See http://www.snopes2.com/language/stories/brass.htm
> I know this one <smirk>
Are you still smirking O Adorable One? If so maybe you'd share your
meaning with us now.
Cheers, Helen
>
>"Lachie Macquarie" <Lac...@lachiemacq.demon.co.uk> wrote in message
>
>> >Seeing as you are all so bloody knowledgable would anyone like to hazard
>a
>> >guess as to where the phrase " cold enough to freeze the balls off a
>brass
>> >monkey" comes from?
>> >I know this one <smirk>
>>
>> On ships of the line, the racks that held the cannon balls was made of
>> brass and when our jolly tars were in colder climes the brass contracted
>> and the cannon balls fell off.
>
>You make me puke.
>Except I heard they were stacked on brass 'plates' (known as 'monkeys' for
>some reason) not 'racks'. Also it was the balls that contracted (any male
>will appreciate the logic of that) and not the brass 'monkey'.
Apparently a "monkey" was also a type of small cannon, though I
would have thought that bronze was a more suitable material for its
construction than brass.
Perhaps the differential contraction meant that the balls were no longer
a snug fit in the bore? I am somewhat sceptical of any storage arrangement
that would be compromised by a bit of differential contraction. Surely it
would have been just as vulnerable to rough seas?
>And you are also way off in your assumption that the tars were 'jolly' at
>the point in time when the balls on the monkey were frozen off.
>So to sum up - I was right again after all.
Of course they were jolly, what with all that free rum, bum and baccy.
Just ask Synarse.
--
Dick
And the singing! "Yo, ho, yo! HO!" Then when the ho turns around,
the negotiations...
MacR
Jings, Crivens and Help ma Boab! : ( <------ collapsed smirk.
It just goes to show that you can't believe a word anyone says these days.
My boss fed me that story the other night and seeing he is a nautical type
and fairly knowledgeable about the sea I had no reason to doubt him.
Though I must admit I did think it a bit odd that a ship that rocks about in
storms and the like should have such an unreliable method of storing cannon
balls.
Well I suppose you had to be right about *something* eventually - the law of
averages and the like.
OK, smartarse - where does the phrase " A dead ringer for somone" come from.
: ) <----------replacement smirk.
A ringer is a horse substituted for another to defraud the bookies. In
this case, dead means exact rather than lifeless.
Are ye still smirkin' then? :)
Cheers, Helen
Horseshoes...
Jim Stewart
> Though I must admit I did think it a bit odd that a ship that rocks about
in
> storms and the like should have such an unreliable method of storing
cannon
> balls.
That's why they came off in cold weather. Coz it was unstable.

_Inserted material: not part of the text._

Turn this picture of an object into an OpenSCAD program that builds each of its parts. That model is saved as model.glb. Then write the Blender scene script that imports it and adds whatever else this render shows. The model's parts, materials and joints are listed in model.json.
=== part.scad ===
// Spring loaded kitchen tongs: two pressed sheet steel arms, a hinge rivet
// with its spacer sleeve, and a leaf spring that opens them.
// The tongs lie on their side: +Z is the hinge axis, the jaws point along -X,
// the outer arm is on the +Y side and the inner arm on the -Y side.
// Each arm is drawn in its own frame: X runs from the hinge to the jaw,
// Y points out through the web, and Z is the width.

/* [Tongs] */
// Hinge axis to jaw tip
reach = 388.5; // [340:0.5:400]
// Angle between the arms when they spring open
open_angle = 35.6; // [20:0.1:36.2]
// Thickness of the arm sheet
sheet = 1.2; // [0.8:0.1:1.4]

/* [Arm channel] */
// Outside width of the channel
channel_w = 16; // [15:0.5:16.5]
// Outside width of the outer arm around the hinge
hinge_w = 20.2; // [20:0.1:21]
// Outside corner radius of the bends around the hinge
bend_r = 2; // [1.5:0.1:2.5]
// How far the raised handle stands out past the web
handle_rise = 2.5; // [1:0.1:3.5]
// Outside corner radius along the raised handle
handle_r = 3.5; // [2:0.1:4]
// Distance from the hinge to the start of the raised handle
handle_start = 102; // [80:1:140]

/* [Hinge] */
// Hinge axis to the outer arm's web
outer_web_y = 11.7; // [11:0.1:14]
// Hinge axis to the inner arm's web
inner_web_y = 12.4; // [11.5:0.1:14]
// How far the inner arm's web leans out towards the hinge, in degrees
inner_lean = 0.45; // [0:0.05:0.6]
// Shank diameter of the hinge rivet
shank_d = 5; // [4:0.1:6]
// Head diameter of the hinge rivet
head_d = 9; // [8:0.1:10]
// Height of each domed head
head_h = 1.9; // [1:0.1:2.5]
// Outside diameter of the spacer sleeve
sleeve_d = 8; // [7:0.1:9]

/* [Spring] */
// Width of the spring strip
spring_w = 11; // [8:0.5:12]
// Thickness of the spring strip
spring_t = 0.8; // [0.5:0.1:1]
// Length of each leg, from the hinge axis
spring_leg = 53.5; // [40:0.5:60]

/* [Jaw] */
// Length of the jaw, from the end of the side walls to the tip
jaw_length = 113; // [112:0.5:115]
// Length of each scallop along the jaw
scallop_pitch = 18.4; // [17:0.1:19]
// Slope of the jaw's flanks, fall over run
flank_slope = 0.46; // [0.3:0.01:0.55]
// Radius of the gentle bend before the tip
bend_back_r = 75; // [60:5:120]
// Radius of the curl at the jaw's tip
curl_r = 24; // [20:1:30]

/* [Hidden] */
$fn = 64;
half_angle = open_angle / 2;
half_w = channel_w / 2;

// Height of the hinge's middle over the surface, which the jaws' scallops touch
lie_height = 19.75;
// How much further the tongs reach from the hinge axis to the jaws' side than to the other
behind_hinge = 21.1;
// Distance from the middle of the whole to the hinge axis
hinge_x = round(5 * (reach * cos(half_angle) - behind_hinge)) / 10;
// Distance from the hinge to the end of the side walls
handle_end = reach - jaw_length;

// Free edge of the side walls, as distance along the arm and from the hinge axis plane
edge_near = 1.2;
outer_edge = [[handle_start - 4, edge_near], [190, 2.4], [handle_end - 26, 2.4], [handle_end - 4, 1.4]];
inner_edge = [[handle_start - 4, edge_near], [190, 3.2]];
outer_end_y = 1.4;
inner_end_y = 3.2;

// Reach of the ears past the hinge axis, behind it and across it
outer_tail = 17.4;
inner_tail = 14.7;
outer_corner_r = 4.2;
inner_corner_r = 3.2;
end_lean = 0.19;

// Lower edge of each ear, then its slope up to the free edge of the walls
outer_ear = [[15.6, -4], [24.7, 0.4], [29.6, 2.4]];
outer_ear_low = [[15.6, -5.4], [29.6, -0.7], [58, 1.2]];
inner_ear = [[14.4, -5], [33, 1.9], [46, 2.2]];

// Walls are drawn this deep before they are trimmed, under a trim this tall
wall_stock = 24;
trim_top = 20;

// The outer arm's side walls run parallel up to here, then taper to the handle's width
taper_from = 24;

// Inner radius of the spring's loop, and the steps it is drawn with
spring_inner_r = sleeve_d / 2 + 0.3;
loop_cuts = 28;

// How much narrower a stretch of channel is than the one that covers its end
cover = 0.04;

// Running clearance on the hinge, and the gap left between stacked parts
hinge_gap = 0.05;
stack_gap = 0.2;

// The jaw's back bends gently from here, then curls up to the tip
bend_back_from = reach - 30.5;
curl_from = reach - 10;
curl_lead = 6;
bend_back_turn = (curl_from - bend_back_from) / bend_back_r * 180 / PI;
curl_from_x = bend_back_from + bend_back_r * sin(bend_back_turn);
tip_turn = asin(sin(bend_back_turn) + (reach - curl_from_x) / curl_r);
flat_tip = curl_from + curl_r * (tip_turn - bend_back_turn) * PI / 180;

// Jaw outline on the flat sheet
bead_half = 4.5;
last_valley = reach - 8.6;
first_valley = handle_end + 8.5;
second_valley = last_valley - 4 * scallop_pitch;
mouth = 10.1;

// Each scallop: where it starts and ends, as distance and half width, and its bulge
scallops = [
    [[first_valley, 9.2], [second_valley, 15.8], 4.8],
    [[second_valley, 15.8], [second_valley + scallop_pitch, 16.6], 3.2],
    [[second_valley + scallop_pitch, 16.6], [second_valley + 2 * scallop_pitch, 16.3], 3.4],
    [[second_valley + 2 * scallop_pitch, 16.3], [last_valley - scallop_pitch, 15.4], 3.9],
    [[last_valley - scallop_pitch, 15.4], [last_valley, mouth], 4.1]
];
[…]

See, if it hadn't been an unstable method, in cold weather when the brass
contracted on the monkey, the balls wouldn't have fallen off and then there
would be no expression to discuss. And this conversation would not have
existed.
See, you're clearly not thinking this one through, Adam.
YOU DID IT AGAIN!!!!
-Conway
>
>"Helen Ramsay" <helen_...@hotmail.com> wrote in message
>> A ringer is a horse substituted for another to defraud the bookies. In
>> this case, dead means exact rather than lifeless.
>>
>> Are ye still smirkin' then? :)
>>
>Yep - *and* you cheated!
>Anyone can do a quick cut and paster from that website - but in this
>instance the website is wrong anyway. Tough!
>I will give a few other people a chance to come up with the right answer
>before I amaze you all once again with my depth of useless knowledge.
>--
>The adorable Adam Whyte-Settlar
> - destined to be forever in the minority
>
>
Let's see, "saved by the bell" was supposed to be from burying a
string that could be pulled to ring a bell if you woke up in your
coffin, but "dead ringer" wouldn't help there...
MacR
Things have changed since I converted to Islam last Thursday evening. Its
now perfectly OK for me to be a hypocrit as I am a superior being and above
all criticism. Bit like being a Merkan politician really.

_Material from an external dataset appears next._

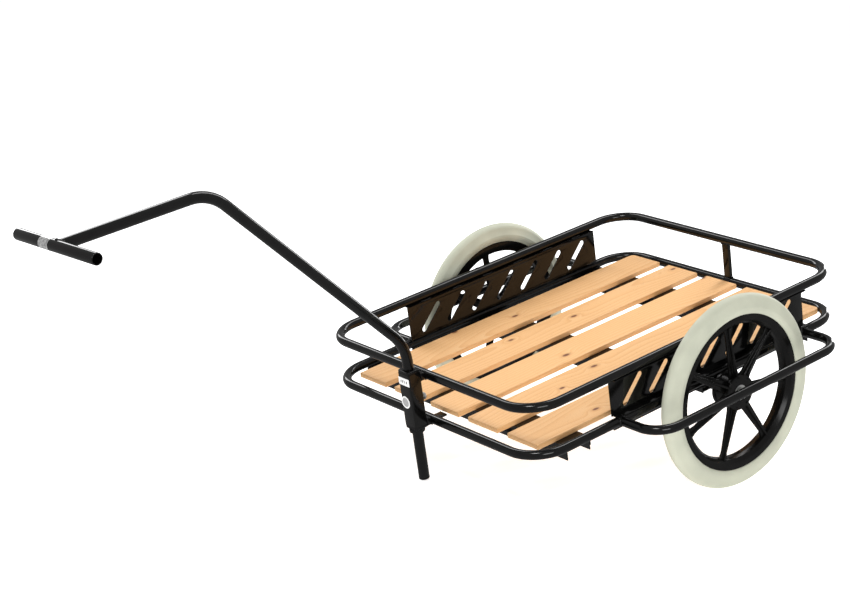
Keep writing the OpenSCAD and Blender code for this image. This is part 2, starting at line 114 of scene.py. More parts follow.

I also command you not to shout.
Actually, you're pretty close............
Recorded instances have shown that minor earth tremors can disturb a
coffin to the extent where the bell rings. Under such circumstances,
those above ground obviously do not know whether the person whom
they thought was deceased has awakened and rung the bell or whether
the alarm is due to the aforementioned natural causes.

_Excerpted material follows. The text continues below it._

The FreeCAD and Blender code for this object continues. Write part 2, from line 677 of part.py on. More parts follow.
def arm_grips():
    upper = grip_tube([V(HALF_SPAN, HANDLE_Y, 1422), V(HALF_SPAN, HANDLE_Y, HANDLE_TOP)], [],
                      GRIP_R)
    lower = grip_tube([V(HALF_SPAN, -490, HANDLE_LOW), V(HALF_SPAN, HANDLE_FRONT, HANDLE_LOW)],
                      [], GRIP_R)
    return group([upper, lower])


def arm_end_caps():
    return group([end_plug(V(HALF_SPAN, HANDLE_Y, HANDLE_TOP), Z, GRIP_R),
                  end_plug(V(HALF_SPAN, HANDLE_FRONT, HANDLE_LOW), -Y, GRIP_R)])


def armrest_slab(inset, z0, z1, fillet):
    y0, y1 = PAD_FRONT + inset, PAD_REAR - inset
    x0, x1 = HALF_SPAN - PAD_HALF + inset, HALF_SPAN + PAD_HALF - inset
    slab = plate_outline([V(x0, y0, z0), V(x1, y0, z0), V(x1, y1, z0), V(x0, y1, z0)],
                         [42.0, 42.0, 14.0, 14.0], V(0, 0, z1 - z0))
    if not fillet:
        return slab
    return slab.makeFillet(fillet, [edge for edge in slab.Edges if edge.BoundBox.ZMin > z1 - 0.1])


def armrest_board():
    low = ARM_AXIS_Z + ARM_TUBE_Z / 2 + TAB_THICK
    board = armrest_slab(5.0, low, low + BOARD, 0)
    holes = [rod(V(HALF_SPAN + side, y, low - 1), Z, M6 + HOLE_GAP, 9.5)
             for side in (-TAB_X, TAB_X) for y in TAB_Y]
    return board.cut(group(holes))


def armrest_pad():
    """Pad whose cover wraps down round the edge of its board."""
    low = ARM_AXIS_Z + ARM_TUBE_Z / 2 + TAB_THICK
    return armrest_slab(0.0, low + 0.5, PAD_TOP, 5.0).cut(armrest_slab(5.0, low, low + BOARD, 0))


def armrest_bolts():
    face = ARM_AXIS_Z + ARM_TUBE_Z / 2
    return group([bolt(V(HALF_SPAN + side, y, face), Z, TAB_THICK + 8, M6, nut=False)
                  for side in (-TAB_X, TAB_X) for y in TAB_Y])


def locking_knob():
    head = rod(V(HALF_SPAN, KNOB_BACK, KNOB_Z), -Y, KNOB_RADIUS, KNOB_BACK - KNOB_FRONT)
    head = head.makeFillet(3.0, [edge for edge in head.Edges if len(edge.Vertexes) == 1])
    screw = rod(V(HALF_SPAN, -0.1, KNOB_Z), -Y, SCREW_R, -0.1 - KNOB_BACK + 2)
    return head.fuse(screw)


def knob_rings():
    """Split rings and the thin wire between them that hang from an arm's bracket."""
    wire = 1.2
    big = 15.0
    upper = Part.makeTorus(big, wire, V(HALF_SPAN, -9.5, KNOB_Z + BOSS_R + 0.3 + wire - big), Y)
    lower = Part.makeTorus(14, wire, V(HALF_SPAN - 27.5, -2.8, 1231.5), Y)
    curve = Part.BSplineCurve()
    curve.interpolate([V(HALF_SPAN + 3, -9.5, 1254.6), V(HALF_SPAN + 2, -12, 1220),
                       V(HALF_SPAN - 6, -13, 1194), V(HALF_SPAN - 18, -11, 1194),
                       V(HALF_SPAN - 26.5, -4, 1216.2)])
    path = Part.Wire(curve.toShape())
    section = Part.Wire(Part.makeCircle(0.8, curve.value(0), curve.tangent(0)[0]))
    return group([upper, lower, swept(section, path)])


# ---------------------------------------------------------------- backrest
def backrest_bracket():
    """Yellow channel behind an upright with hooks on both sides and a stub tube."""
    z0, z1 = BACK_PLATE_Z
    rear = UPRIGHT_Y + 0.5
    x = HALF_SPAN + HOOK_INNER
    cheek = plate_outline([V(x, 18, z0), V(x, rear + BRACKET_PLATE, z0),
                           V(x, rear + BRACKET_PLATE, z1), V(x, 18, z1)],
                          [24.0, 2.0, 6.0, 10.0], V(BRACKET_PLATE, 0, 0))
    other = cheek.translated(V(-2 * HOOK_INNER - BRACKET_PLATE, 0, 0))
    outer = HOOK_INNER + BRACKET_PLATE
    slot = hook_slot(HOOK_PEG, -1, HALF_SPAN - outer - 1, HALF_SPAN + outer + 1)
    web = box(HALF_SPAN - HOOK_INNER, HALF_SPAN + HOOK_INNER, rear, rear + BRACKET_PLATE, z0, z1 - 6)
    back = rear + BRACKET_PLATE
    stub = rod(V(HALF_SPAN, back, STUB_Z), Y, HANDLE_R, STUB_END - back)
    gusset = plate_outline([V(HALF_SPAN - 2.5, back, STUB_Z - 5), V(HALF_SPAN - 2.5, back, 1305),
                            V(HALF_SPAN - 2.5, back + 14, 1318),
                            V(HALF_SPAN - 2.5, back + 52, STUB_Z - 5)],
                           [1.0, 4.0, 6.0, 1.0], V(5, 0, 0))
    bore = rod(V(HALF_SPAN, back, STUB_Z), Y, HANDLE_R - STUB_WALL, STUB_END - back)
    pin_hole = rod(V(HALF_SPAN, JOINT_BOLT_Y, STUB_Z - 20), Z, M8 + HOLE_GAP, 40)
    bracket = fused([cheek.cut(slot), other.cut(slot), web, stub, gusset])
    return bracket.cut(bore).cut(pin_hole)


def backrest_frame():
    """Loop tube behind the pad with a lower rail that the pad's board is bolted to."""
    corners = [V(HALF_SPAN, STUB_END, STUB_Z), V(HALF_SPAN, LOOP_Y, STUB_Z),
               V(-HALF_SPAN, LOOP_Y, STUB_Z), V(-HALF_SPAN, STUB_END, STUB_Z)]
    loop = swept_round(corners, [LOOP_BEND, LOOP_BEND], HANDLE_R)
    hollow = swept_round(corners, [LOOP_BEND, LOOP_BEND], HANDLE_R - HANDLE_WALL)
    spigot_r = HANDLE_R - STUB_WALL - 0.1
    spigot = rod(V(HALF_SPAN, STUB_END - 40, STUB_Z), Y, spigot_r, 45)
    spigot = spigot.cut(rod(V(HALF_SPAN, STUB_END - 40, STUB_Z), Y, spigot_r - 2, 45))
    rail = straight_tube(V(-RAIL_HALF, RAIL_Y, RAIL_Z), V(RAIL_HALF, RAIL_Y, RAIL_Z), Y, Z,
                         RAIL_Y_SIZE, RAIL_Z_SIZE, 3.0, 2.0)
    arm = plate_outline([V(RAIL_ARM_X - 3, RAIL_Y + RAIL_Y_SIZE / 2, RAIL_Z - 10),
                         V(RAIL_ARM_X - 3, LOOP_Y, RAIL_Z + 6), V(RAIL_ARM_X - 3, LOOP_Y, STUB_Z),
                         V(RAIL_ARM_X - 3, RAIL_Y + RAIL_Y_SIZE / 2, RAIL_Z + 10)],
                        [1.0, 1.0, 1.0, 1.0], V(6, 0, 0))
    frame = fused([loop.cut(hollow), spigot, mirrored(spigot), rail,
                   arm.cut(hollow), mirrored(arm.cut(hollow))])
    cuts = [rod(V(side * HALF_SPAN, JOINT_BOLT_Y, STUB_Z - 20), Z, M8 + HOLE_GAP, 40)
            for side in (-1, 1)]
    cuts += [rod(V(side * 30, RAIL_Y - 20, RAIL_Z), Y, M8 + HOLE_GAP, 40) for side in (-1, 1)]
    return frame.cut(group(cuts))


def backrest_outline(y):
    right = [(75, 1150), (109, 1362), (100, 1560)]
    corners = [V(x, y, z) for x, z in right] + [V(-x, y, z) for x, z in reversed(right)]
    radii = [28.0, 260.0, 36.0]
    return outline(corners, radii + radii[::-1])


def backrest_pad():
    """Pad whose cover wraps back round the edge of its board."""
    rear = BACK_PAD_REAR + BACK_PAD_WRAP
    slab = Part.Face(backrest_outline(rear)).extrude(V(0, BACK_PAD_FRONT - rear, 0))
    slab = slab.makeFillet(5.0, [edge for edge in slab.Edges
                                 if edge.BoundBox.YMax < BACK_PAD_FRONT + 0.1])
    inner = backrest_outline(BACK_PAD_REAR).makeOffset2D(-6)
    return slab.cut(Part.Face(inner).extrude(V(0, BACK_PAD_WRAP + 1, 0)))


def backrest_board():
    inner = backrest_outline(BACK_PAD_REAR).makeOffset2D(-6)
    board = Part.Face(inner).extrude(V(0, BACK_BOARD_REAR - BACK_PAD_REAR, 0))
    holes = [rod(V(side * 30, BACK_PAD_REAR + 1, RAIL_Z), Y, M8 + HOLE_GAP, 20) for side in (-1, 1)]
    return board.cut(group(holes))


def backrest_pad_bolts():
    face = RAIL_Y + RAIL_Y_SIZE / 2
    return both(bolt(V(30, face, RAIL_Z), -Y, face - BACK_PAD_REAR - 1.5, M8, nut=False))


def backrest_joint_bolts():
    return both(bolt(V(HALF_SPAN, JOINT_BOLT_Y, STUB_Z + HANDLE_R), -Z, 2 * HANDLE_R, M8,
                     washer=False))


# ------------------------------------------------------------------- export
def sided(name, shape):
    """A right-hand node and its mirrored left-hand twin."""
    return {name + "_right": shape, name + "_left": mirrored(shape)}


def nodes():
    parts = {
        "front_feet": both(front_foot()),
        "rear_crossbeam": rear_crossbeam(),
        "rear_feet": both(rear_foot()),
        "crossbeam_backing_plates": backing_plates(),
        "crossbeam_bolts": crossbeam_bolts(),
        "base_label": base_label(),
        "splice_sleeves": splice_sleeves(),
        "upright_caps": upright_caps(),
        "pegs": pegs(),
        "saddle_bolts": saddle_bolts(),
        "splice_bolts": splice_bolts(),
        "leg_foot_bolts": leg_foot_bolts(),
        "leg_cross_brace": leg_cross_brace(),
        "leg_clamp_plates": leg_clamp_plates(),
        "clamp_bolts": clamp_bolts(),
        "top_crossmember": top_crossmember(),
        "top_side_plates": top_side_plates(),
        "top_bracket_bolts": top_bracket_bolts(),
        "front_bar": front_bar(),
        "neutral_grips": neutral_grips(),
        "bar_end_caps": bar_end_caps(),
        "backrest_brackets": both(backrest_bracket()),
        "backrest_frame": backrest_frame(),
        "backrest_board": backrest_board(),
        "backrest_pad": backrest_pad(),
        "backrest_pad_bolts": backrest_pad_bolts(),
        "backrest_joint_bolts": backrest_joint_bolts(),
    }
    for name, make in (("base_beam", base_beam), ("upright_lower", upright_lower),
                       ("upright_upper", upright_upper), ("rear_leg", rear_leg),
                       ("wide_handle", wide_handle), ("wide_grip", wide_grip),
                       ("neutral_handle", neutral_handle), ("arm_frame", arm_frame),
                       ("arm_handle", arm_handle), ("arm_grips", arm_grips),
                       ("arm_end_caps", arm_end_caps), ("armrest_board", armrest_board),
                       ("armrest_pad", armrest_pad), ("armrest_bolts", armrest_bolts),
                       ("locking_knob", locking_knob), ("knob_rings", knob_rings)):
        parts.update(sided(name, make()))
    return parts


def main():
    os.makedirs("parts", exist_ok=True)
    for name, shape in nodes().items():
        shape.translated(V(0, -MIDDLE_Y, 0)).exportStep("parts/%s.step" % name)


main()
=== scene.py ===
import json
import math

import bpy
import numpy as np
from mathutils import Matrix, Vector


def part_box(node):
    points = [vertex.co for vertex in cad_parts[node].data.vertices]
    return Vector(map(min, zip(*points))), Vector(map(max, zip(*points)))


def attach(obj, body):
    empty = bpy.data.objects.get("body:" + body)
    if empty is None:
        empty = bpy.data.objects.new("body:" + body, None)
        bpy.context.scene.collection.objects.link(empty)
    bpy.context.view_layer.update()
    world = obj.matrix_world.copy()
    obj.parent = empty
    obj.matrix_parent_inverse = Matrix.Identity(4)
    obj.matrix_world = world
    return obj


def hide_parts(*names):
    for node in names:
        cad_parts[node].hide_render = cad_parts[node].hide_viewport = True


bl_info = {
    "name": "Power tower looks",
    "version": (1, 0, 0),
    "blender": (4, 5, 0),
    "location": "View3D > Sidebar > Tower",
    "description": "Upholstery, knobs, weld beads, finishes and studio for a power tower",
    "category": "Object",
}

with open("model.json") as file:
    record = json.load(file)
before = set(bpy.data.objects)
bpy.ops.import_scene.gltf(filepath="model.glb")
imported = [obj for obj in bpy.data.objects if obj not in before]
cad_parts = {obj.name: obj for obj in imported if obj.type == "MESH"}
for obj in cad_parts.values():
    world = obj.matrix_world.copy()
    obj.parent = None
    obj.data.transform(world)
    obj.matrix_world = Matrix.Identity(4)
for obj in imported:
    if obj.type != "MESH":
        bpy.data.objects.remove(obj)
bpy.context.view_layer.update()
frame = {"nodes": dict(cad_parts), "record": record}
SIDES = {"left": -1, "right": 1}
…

In order to legislate for such occurences, most authorities decree
that such an alarm emanating from a coffin which has been buried
for a minimum of three years can be declared "false" and no further
action will be required except to cut the string.
-- The Despicable Stewart
-- Perfidious Alban
-- http://www.scs.informer.ukgateway.net
EH?
WHAT SAY?
SPEAK UP, LADDIE, I CAN'T HEAR YOU!
-Conway
(Why must this younger generation mumble so?)
HE SAID HE BOUGHT A CONVERTABLE ISLATA LAST THURSDAY. Uses small type and I
can't find my glasses without my damn glasses....
Jim Stewart
I DON'T KNOW, HE GOT SOME KIND OR RELIGON. GUESS HIS EYEBROWS ARE BLOCKEN
HIS EYES AGAIN.
I will find those damed glasses. Its my readin ones. I put the others in
their case.
Jim Stewart
Heck, I am always wondering what I will find when I stand at the urinal....
Jim Stewart
I'd forgotten all about that - I think it was something to do with the
German(?) Doppel-ganger' (sp?) and doesn't actually come from the english
word 'ring' at all.
There are lots of other plausable suggestions - including 'ringing the
changes' on the church bells ( how that drifts to 'a dead ringer' I have no
idea.
Another one I heard on the radio years ago was that in days of yore most
bell-ringers ( of the single bell, 'come-to-church' variety) were itinerant
down-and-outs who got a bowl of soup from the vicar for thier labours.
This group were prone to suicide via the bell rope and any bankrupt wishing
to disapear would ask around the county for a 'dead ringer' to be used to
fake his own death. (presumably in a disfiguring accident). Despite my
endearing gullibility this one sounds very implausable to me - but I like it
anyway.
There is an 'fake' origin doing the rounds about a bell on a string leading
to a coffin in case the recently interred occupant is only in a coma and
recovers conciousness.
There are a couple of others that I can't remember now.